The general form of the training objective of energy based model can be formulated as (LeCun et al. 2006): \[ \mathcal{L}(E,\mathcal{S})=\frac{1}{P}\sum_{i=1}^P L(Y^i, E(W,\mathcal{Y},X^i)) + R(W) \]

where \(L\) is the loss function that should "pull-down" the energy function at "correct" configurations (i.e., the training data \((X^i, Y^i)\)), and "pull-up" the energy function at incorrect configurations. \(R\) is the constraint on the model parameter \(W\), which may effectively restrict the VC-dimension of the model.

Here are some popular choices of loss functions for energy based models:

Energy loss

\[ L=E(W,Y^i,X^i) \]

which requires \(L\) to satisfy the property that: "pull-down" the energy at correct configurations will automatically "pull-up" the energy at incorrect configurations.

Generalized Perceptron Loss

\[ L = E(W,Y^i,X^i) - \min_{Y \in \mathcal{Y}} E(W,Y,X^i) \]
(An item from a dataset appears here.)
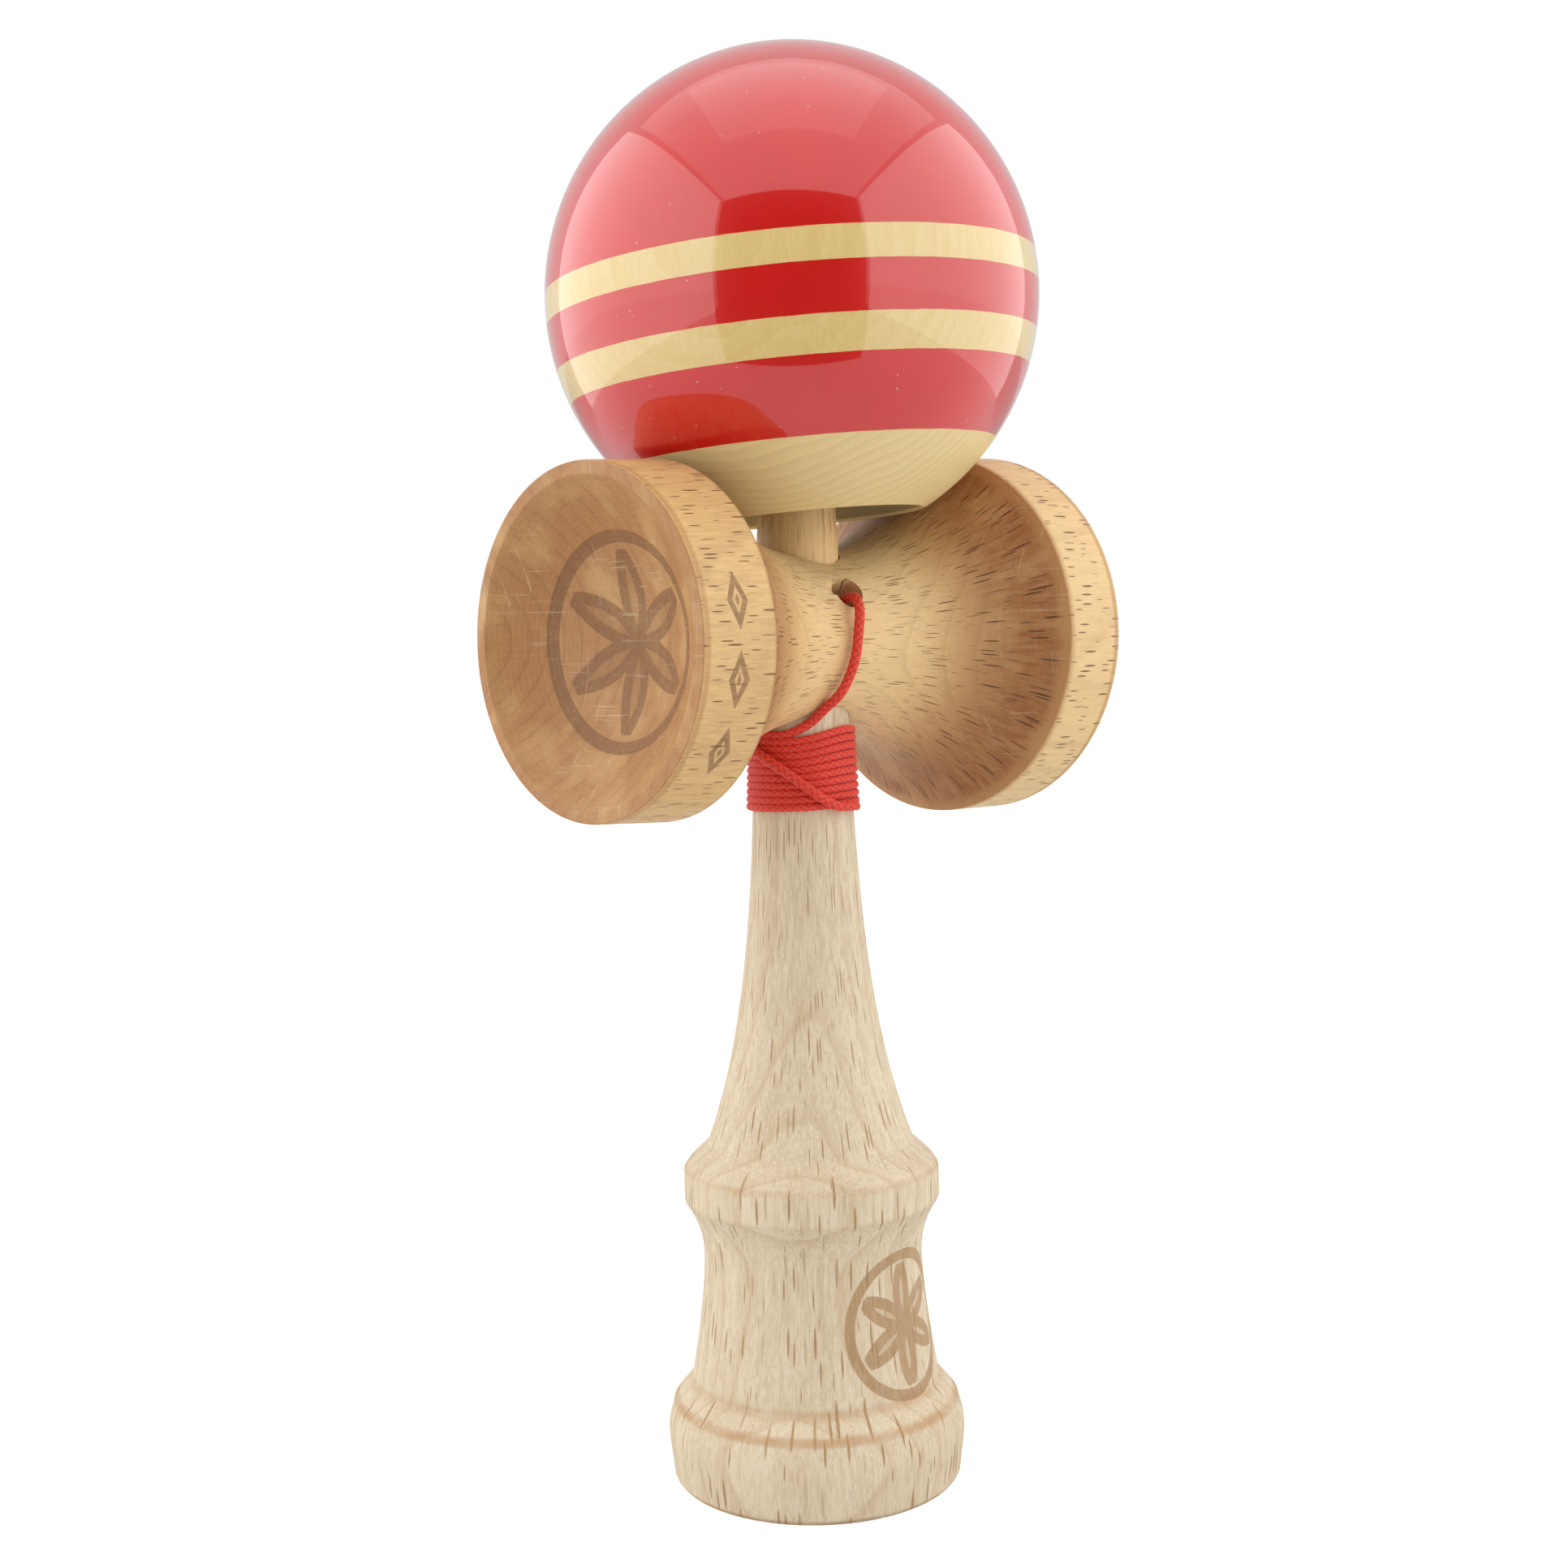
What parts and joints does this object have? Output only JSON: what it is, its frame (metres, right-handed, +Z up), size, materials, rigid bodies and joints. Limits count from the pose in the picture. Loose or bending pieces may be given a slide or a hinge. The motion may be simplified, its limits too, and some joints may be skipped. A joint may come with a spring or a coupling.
{
  "type": "kendama",
  "caption": "Turned wooden cup-and-ball toy with a cup at each end of its cross-piece, a cup in the base, a spike and a tethered ball parked on it.",
  "frame": {"origin": "centre of the base rim, on the surface that the toy stands on, on the handle's axis", "axes": "+Z up along the handle to the spike, +X along the cross-piece towards the big cup"},
  "size_m": [0.0676, 0.0618, 0.1776],
  "materials": {
    "pale_beech": "bare sanded beech, pale, with short dark flecks",
    "warm_beech": "bare sanded beech, warmer, darker on the end grain inside the cups",
    "ball_lacquer": "gloss red lacquer with two natural wood stripes and a natural wood underside",
    "bead_wood": "plain turned wood",
    "string": "tight round braid"
  },
  "bodies": {
    "handle": {"ken": "pale_beech", "sarado": "warm_beech", "anchor_knot": "string", "string_lead": "string", "string_winding": "string", "string_riser": "string"},
    "string_end": {"bead": "bead_wood", "stopper_knot": "string", "string_over": "string"},
    "ball": {"tama": "ball_lacquer"}
  },
  "joints": [
    {"name": "ball_lift", "type": "slide", "parent": "handle", "child": "string_end", "axis": [0, 0, 1], "range_m": [0, 0.045]},
    {"name": "ball_spin", "type": "hinge", "parent": "string_end", "child": "ball", "pos_m": [0, 0, 0.14625], "axis": [-0.0389, 0.0545, 0.9978], "continuous": true}
  ]
}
There is no mechanism for creating an energy gap between the correct configurations and the incorrect ones, which may potentially produce (almost) flat energy surfaces if the architecture allows it.

Generalized Margin Losses

Here is some common definitions of this section:

  • \(\bar{Y}^i = \arg\min_{Y\in \mathcal{Y},\left\| Y-Y^i \right\| > \epsilon} E(W,Y,X^i)\)

Hinge loss

\[ L=\max\left(0, m+E(W,Y^i,X^i)-E(W,\bar{Y}^i,X^i)\right) \]

Log Loss

\[ L = \log\left( 1 + \exp\left(E(W,Y^i,X^i) - E(W,\bar{Y}^i,X^i)\right) \right) \]

LVQ2 Loss

\[ L = \max\left( 0, m+E(W,Y^i,X^i) - E(W,\bar{Y}^i, X^i) \right) \]

MCE Loss

\[ L = \sigma\left( E(W,Y^i,X^i) - E(W,\bar{Y}^i,X^i) \right) \]

Square-Square Loss

\[ L = E(W,Y^i,X^i) + \left( \max\left(0, m-E(W,\bar{Y}^i,X^i)\right)^2 \right) \]

Square-Exponential Loss

\[ L = E(W,Y^i,X^i)^2 + \gamma \exp\left( -E(W,\bar{Y}^i,X^i) \right) \]

Negative Log-Likelihood Loss (NLL Loss)

\[ \begin{align} L &= E(W,Y^i,X^i) + \mathcal{F}_{\beta}(W,\mathcal{Y},X^i) \\ \mathcal{F}_{\beta}(W,\mathcal{Y},X^i) &= \frac{1}{\beta} \log\left( \int_{y\in \mathcal{Y}}\exp\left( -\beta E(W,y,X^i)\right) \,dy \right) \end{align} \]

where \[ P(Y|X^i,W) = \frac{\exp\left( -\beta E(W,Y,X^i) \right)}{\int_{y\in \mathcal{Y}}\exp\left( -\beta E(W,y,X^i)\right) \, dy} \] Some authors have argued that the NLL loss puts too much emphasis on mistakes, which inspires the MEE loss.

Minimum Empirical Error Loss (MEE Loss)

\[ L = 1 - P(Y|X^i,W) = 1 - \frac{\exp\left( -\beta E(W,Y,X^i) \right)}{\int_{y\in \mathcal{Y}}\exp\left( -\beta E(W,y,X^i)\right) \, dy} \]

Learning with Approximate Inference

Many of the losses or algorithms used by energy based models does not guarantee that the energy for \(E(W,Y,X^i)\) is pull-up propertly at all \(Y \in \mathcal{Y}, Y \neq Y^i\), such that \(E(W,Y^i,X^i)\) should be a global minimum.

LeCun et al. (2006) justifies that, if learning is driven by approximated inference, such that all the constrastive samples found by the approximated inference algorithm was pull-up, then there is no need to worry about the far away samples which cannot be found by the inference algorithm (which I personally disagree with this, where it might cause some "out-distribution" problems).

An example of such approximated inference driven learning algorithm is Contrastive Divergence:

Contrastive Divergence

\[ W \leftarrow W - \eta \left( \frac{\partial E(W,Y^i,X^i)}{\partial W} - \frac{\partial E(W,\bar{Y}^i,X)}{\partial W} \right) \]

References

LeCun, Yann, Sumit Chopra, Raia Hadsell, M. Ranzato, and F. Huang. 2006. “A Tutorial on Energy-Based Learning.” Predicting Structured Data 1 (0).